Task instructions
Every line that contains the word "Identity" should be copied.

Provided entries

========================================================================

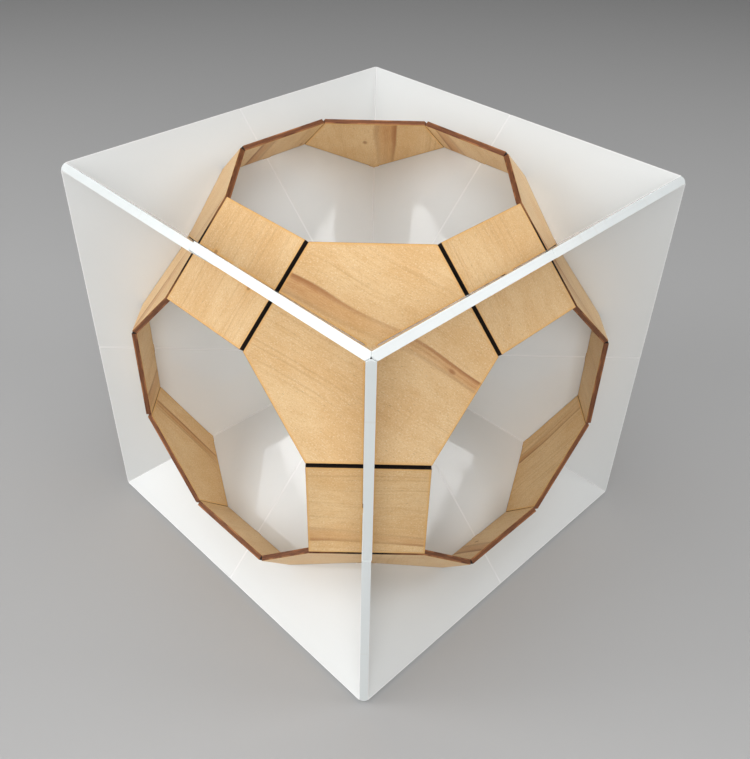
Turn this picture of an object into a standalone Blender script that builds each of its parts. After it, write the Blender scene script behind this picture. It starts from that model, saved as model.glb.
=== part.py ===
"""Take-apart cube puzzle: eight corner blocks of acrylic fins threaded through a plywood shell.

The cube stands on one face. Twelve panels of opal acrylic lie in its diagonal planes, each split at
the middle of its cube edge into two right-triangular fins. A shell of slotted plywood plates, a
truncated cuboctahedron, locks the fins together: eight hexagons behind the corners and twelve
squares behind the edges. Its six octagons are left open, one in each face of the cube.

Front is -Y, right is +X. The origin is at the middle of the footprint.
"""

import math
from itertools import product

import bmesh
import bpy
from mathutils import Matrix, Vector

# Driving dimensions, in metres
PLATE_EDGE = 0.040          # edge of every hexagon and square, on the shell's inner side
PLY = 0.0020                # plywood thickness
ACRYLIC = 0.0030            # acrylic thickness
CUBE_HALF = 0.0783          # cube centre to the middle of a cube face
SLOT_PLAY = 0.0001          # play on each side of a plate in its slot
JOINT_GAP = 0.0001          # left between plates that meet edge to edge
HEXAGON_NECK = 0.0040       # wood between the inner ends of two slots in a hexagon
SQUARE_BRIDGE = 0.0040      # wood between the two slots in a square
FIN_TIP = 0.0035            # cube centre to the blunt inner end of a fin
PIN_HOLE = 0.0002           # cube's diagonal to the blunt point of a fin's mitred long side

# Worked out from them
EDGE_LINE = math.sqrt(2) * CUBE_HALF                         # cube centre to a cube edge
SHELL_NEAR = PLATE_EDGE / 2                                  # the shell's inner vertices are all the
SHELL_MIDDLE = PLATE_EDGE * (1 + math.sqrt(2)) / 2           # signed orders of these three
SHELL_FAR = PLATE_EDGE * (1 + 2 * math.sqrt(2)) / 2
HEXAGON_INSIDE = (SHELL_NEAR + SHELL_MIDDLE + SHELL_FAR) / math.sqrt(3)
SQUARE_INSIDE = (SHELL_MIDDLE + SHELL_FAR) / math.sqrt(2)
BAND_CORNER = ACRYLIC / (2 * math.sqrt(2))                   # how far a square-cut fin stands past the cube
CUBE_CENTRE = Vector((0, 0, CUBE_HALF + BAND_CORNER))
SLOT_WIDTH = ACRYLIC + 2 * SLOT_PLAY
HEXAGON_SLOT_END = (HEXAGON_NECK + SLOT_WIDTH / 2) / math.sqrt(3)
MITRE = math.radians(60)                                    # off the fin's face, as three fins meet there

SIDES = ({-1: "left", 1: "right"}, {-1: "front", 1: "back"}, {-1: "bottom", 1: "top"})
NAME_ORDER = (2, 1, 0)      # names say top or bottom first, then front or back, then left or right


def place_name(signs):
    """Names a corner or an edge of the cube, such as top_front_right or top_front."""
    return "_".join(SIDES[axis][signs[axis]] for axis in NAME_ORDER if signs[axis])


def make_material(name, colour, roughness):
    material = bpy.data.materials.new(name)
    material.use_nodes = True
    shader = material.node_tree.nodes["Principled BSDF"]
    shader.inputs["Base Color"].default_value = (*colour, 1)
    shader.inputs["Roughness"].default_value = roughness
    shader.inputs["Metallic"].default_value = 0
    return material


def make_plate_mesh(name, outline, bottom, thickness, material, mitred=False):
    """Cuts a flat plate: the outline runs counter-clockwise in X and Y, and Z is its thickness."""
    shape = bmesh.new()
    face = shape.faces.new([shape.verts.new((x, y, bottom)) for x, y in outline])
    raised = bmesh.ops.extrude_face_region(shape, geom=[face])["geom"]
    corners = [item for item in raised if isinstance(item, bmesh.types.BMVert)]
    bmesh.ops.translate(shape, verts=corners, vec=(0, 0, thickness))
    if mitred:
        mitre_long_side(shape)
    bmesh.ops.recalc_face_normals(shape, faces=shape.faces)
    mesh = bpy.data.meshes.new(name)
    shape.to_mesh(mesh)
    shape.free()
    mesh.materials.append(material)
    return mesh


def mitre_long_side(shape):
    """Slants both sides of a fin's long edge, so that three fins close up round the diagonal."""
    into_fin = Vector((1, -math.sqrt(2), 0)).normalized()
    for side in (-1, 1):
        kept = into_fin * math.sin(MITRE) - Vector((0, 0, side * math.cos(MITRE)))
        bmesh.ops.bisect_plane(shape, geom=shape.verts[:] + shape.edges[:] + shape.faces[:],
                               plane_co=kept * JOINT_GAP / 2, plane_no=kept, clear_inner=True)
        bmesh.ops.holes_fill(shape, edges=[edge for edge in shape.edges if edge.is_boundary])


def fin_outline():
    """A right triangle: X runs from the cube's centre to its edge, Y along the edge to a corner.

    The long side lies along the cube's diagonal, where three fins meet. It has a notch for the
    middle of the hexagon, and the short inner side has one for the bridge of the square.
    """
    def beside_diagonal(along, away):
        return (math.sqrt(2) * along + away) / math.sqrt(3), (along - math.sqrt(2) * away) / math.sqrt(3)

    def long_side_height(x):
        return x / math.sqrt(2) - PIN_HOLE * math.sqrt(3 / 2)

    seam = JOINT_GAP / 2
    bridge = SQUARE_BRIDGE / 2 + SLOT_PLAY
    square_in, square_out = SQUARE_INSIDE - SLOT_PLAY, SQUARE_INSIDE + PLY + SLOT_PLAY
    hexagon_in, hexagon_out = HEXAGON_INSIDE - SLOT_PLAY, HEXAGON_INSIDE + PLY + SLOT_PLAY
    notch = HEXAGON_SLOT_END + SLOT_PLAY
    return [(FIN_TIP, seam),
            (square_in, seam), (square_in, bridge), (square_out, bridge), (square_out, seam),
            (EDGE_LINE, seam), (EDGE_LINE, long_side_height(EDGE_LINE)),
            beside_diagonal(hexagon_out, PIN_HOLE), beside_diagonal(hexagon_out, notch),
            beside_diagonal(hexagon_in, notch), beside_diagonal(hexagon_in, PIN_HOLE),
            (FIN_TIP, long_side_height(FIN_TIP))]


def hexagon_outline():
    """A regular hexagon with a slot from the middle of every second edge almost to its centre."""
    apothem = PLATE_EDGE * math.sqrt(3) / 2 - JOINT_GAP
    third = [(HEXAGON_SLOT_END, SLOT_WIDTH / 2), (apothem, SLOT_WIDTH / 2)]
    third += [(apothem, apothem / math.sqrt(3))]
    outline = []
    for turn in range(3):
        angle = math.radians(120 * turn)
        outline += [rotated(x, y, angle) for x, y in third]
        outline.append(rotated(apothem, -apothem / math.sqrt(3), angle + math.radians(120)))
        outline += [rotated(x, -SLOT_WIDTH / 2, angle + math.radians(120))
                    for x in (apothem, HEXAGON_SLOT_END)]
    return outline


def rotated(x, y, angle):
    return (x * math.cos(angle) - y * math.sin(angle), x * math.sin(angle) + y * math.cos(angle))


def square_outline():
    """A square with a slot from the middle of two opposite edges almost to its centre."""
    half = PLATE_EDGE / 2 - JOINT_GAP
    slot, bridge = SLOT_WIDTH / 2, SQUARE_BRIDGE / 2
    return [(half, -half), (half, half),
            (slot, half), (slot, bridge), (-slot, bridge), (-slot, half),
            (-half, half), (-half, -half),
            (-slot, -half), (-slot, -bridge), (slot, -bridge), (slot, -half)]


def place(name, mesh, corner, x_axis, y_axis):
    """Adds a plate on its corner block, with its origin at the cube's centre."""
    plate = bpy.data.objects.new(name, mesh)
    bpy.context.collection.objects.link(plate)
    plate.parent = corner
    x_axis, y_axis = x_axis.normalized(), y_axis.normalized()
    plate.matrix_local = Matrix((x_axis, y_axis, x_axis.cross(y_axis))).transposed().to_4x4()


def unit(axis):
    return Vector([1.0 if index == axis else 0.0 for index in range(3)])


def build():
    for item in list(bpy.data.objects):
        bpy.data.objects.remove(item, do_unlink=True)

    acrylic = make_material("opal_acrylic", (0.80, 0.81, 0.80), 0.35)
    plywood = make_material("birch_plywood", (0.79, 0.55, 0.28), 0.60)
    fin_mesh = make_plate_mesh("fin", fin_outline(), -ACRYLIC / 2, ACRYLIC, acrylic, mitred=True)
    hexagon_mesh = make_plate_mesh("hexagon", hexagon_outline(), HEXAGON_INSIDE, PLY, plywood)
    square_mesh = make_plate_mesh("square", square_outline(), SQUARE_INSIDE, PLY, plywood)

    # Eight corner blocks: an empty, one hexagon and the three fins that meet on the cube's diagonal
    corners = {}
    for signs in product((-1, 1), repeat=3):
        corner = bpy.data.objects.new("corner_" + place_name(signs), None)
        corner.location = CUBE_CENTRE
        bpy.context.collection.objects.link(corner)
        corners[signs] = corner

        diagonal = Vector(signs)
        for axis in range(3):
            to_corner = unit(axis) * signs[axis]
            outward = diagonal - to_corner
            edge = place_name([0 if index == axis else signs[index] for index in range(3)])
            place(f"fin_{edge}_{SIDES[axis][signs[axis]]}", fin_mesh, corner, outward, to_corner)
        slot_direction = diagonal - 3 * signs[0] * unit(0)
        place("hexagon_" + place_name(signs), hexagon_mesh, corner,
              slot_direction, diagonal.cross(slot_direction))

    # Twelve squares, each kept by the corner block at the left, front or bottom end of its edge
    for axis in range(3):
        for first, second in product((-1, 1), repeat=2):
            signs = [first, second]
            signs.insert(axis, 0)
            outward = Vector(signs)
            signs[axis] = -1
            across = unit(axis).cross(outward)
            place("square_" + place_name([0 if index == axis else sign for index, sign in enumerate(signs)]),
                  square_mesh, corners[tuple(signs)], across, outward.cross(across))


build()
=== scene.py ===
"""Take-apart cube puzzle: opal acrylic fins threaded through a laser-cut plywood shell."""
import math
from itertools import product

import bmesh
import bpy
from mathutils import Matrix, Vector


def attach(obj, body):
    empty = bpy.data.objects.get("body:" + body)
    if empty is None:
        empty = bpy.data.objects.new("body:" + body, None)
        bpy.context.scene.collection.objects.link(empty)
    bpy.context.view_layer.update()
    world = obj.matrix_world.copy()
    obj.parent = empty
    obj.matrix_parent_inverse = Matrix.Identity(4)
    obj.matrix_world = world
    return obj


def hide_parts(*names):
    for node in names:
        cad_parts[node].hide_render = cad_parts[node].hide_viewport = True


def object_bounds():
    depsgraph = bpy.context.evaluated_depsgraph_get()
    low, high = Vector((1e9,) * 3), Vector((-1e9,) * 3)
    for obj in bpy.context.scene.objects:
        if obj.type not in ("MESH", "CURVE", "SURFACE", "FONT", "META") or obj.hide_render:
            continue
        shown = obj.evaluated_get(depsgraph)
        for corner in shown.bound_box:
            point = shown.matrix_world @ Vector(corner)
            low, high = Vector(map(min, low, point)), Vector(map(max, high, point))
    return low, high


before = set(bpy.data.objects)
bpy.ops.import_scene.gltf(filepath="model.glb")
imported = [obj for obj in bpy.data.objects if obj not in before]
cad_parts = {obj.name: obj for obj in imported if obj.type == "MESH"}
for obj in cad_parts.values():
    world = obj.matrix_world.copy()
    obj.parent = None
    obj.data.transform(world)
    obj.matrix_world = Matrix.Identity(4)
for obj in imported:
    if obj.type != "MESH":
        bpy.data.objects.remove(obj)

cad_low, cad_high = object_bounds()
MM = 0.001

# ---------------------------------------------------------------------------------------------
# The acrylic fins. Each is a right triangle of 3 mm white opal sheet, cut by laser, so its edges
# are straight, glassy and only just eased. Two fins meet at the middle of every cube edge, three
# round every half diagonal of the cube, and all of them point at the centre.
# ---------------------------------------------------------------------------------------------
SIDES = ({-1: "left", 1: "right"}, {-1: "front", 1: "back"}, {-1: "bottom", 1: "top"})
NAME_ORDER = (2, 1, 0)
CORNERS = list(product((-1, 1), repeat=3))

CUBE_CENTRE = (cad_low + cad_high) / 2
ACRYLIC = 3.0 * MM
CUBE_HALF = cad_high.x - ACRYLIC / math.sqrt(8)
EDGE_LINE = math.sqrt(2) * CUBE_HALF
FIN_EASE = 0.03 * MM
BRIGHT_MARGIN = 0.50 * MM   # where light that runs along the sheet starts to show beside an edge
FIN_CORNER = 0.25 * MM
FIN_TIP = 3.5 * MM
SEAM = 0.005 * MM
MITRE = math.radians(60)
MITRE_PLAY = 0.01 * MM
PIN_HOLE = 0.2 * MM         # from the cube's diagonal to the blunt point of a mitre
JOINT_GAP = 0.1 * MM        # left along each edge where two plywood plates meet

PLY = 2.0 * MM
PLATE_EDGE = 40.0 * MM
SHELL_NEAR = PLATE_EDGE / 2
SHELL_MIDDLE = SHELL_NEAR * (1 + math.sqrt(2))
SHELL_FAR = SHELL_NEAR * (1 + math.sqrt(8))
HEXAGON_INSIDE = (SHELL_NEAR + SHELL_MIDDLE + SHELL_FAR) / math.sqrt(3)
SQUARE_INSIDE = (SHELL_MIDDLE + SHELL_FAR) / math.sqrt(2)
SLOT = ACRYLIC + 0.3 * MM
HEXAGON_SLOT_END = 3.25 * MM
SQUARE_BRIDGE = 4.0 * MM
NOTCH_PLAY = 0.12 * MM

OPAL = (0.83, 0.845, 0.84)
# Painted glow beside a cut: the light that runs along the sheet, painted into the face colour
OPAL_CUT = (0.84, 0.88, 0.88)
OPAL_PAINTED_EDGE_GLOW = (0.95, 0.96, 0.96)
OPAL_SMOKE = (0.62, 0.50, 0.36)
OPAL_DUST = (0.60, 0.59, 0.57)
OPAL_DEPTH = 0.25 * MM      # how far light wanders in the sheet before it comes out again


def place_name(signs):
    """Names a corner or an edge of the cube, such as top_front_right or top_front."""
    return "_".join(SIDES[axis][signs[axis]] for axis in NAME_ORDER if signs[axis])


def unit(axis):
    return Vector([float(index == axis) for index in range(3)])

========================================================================

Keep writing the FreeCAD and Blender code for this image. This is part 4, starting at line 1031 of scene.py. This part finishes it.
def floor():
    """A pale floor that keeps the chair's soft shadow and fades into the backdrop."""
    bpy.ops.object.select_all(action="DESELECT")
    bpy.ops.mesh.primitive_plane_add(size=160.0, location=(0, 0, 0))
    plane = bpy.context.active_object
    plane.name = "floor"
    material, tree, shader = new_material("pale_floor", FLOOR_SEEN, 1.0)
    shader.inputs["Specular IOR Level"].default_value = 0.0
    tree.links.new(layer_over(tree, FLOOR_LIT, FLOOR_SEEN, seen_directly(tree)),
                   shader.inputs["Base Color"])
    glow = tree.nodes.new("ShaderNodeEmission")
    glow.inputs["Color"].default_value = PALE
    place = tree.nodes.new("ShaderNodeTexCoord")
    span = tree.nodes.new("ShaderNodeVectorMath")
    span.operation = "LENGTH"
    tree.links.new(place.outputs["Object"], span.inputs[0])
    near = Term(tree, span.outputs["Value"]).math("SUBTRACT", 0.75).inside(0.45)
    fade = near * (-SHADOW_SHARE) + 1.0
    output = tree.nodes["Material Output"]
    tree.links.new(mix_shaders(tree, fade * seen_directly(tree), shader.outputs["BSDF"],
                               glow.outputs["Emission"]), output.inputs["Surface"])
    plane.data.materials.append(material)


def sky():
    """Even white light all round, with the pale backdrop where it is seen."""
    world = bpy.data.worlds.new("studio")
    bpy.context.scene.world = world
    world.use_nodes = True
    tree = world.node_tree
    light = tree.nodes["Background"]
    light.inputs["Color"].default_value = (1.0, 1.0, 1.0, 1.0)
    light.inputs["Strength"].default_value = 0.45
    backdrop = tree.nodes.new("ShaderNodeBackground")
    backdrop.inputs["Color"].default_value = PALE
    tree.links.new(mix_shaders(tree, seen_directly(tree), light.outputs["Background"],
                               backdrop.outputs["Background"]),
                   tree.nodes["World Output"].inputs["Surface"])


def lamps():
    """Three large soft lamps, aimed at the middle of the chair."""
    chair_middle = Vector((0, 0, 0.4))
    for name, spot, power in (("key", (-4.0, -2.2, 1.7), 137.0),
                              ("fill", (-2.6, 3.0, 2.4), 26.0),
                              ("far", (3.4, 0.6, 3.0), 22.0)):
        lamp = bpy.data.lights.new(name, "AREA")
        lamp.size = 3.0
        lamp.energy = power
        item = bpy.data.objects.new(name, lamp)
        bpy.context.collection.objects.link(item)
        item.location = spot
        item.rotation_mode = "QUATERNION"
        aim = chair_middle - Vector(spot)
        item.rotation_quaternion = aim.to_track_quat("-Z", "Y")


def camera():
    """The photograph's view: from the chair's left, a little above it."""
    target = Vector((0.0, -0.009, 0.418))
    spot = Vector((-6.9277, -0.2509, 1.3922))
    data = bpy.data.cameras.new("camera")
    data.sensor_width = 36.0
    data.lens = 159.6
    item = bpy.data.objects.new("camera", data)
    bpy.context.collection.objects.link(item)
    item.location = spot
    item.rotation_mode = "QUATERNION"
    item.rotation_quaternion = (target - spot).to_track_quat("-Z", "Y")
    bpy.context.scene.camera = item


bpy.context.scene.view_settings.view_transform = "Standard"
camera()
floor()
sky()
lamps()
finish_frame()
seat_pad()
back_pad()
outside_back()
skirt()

========================================================================

Solution for this exercise
    obj.matrix_parent_inverse = Matrix.Identity(4)
    obj.matrix_world = Matrix.Identity(4)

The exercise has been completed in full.